Bio
Soy mamá de dos, y pareja de Álvaro desde los 20. La gente más cercana a mí me describe como una persona empática, dedicada y profesional, y destacan que me gusta escuchar y ayudar a las personas que están alrededor mío.
Soy la segunda de cuatro hermanos, dos de ellos con diagnóstico de dislexia. Ellos y varios primos con el mismo diagnóstico, despertaron en mí la curiosidad de entender qué les sucedía con la lectura y la escritura y por qué no lograban recordar con cuál letra se escribía “bien”, entre otras muchas cosas, pero por sobre todo, siempre me impactó el malestar y la inseguridad que generaba esta condición en varios aspectos y etapas de sus vidas.
Así que, ingresé a estudiar psicopedagogía en el año 96.
Pero, los desencuentros con el aprendizaje de habilidades académicas han seguido impactando también mi vida personal. Muchísimos años después, luego de mucha experiencia en la clínica psicopedagógica, comencé a notar que mi hijo mayor no lograba sostener su atención, cuando lo veía en actos escolares o clases abiertas, notaba que no seguía las canciones, jugaba con cualquier cosa que se le cruzara mientras todos participaban.
En casa era similar, cambiaba de un juego a otro con frecuencia, no lograba recordar las secuencias de actividades cotidianas por más que se las repetimos, una y otra vez.
Si bien yo, ya tenía mucha experiencia, sus maestras decían que era un niño inteligente, y que iba avanzando, que justo había nacido su hermano, que sería eso, que no me preocupara.
Pero sí, me preocupé, lo veía sufrir, perder sus objetos más queridos, lo escuchaba decir que no podía seguir la clase, sentirse pésimo, y sí, lo había vivido en el consultorio, cientos de veces con otros niños, pero acompañar como madre, fue y es otra historia.
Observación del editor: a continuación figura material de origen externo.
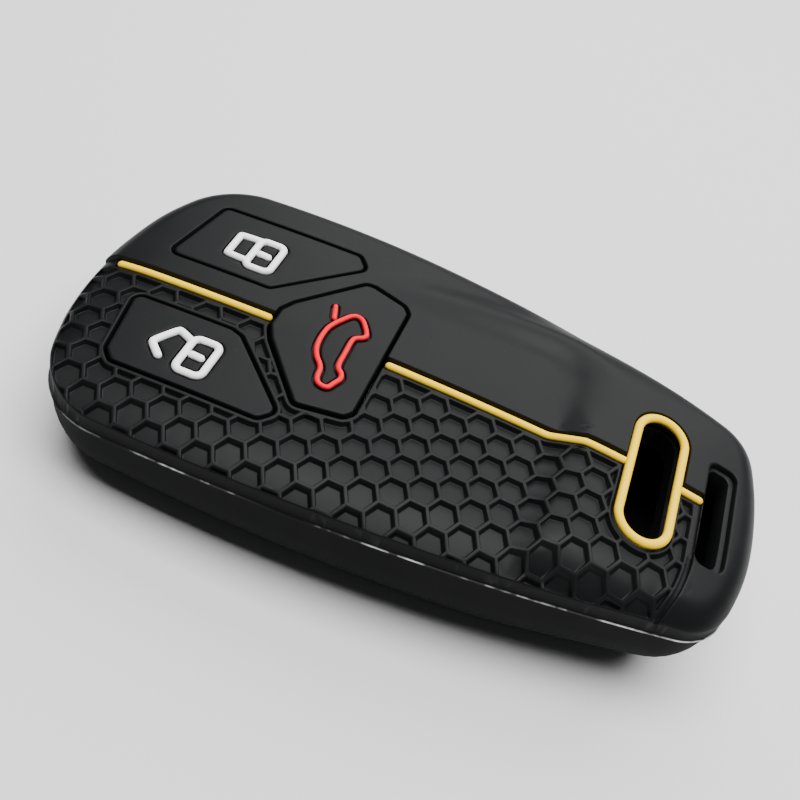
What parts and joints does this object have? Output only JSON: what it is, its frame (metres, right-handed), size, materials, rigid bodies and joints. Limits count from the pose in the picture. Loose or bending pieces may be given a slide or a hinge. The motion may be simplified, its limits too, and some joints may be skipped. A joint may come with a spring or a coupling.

A sus ocho años se confirmó un diagnóstico de Déficit Atencional. Balde de agua fría, lo esperaba, pero la culpa, las dudas, la incertidumbre, en las que he acompañado a otros padres, me tocaron a mí, en carne propia, ¿medicación sí, medicación no? ¿hasta dónde exigirle? ¿cuál es ese punto de equilibrio? ¿cómo lo ayudo? Fue y es un gran baile emocional para mí, como para cualquier otro padre o madre.
Pero la historia no termina ahí, los desencuentros con el aprendizaje de las habilidades académicas han seguido, en 2021, mi hijo menor, que venía de un rechazo cerrado hacia la lectura, anunciado por todo lo que venía observando desde su preescolar fue diagnosticado disléxico. Otro baldazo, esta vez con hielo, como psicopedagoga, maestra y amante de la literatura infantil les he leído prácticamente todas las noches que he podido, sabiendo que la dislexia se hereda y que él tenía toda la herencia para que así fuera, caí en la fantasía de que podría evitarlo, cuando toda la bibliografía da cuenta de que eso, no es posible. Estimularlos con la lectura ayuda un montón, pero no evita la presencia de dislexia.
Estos últimos años, siento un propósito aún mayor, necesito hacerme cargo, indagar, buscar, abrir caminos, probar, recalcular y volver a probar, pero sobre todo, necesito, acompañar y acompañarme por otros padres en este camino.
Sé que los tratamientos son importantísimos para la evolución de los niños y adolescentes neurodivergentes, que el apoyo de los maestros, docentes e instituciones es fundamental, pero que la pata que nunca, pero nunca debe faltar, es la familia, comprometida, acompañando los desafíos que enfrentan con empatía, y siento que muchas veces, esto, no se logra transmitir.